*Work to be completed*
Please quote exactly the lines below from the line containing "Model this object" to the line containing "BREAK_SPACING = 3.2", both lines included, and nothing else.

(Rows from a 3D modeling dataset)

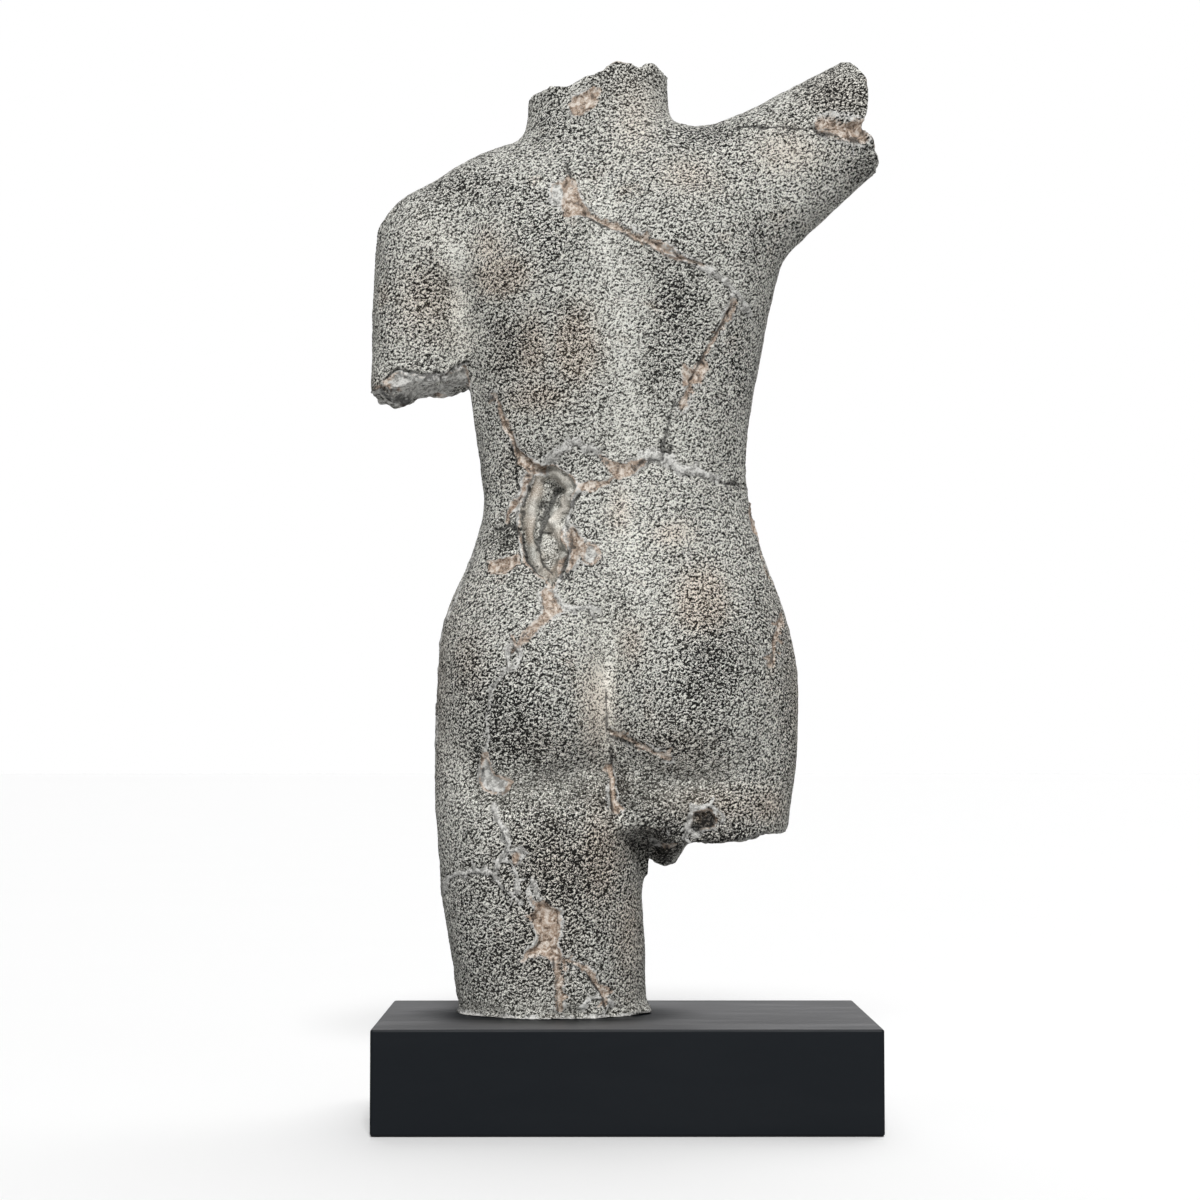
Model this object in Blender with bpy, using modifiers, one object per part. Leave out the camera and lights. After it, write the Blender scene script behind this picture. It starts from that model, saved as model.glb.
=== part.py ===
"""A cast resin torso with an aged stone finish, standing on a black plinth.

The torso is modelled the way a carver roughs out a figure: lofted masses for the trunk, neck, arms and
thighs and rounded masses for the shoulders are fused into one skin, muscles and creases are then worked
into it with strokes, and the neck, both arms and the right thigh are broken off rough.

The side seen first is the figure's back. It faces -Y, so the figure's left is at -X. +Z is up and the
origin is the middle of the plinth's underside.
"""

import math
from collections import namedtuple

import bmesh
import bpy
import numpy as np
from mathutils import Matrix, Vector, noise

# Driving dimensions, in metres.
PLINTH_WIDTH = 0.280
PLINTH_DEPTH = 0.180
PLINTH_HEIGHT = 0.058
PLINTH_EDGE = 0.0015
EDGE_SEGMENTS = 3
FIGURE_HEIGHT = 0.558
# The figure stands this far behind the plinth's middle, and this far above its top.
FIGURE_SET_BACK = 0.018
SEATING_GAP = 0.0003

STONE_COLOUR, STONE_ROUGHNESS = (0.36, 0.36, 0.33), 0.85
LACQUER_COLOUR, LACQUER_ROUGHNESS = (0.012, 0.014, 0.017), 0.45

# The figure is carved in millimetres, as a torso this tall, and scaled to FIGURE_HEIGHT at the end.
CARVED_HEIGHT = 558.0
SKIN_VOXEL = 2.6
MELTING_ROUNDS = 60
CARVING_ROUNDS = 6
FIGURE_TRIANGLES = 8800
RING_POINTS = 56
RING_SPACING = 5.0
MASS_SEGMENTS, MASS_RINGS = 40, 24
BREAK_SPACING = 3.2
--
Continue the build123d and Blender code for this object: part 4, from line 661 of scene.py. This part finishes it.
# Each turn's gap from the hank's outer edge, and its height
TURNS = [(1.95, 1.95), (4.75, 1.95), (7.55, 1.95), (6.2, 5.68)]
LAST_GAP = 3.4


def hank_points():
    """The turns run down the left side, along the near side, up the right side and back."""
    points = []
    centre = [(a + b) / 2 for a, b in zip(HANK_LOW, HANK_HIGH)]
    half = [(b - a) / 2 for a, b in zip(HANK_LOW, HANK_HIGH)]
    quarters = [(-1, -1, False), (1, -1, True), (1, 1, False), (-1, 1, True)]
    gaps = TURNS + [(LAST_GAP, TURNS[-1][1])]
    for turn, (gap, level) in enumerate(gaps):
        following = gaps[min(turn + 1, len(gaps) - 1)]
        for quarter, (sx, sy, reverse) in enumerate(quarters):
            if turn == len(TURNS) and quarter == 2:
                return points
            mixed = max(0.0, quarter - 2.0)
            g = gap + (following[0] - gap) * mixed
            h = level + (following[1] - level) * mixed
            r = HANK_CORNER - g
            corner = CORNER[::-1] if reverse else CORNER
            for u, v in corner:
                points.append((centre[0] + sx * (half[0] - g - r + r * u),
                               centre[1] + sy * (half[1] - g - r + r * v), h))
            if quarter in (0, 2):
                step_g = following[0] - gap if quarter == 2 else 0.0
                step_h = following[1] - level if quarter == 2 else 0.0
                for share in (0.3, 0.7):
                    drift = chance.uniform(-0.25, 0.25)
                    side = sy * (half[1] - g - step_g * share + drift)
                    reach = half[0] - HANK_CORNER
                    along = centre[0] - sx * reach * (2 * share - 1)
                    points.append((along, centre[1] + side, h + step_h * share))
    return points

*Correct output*
Model this object in Blender with bpy, using modifiers, one object per part. Leave out the camera and lights. After it, write the Blender scene script behind this picture. It starts from that model, saved as model.glb.
=== part.py ===
"""A cast resin torso with an aged stone finish, standing on a black plinth.

The torso is modelled the way a carver roughs out a figure: lofted masses for the trunk, neck, arms and
thighs and rounded masses for the shoulders are fused into one skin, muscles and creases are then worked
into it with strokes, and the neck, both arms and the right thigh are broken off rough.

The side seen first is the figure's back. It faces -Y, so the figure's left is at -X. +Z is up and the
origin is the middle of the plinth's underside.
"""

import math
from collections import namedtuple

import bmesh
import bpy
import numpy as np
from mathutils import Matrix, Vector, noise

# Driving dimensions, in metres.
PLINTH_WIDTH = 0.280
PLINTH_DEPTH = 0.180
PLINTH_HEIGHT = 0.058
PLINTH_EDGE = 0.0015
EDGE_SEGMENTS = 3
FIGURE_HEIGHT = 0.558
# The figure stands this far behind the plinth's middle, and this far above its top.
FIGURE_SET_BACK = 0.018
SEATING_GAP = 0.0003

STONE_COLOUR, STONE_ROUGHNESS = (0.36, 0.36, 0.33), 0.85
LACQUER_COLOUR, LACQUER_ROUGHNESS = (0.012, 0.014, 0.017), 0.45

# The figure is carved in millimetres, as a torso this tall, and scaled to FIGURE_HEIGHT at the end.
CARVED_HEIGHT = 558.0
SKIN_VOXEL = 2.6
MELTING_ROUNDS = 60
CARVING_ROUNDS = 6
FIGURE_TRIANGLES = 8800
RING_POINTS = 56
RING_SPACING = 5.0
MASS_SEGMENTS, MASS_RINGS = 40, 24
BREAK_SPACING = 3.2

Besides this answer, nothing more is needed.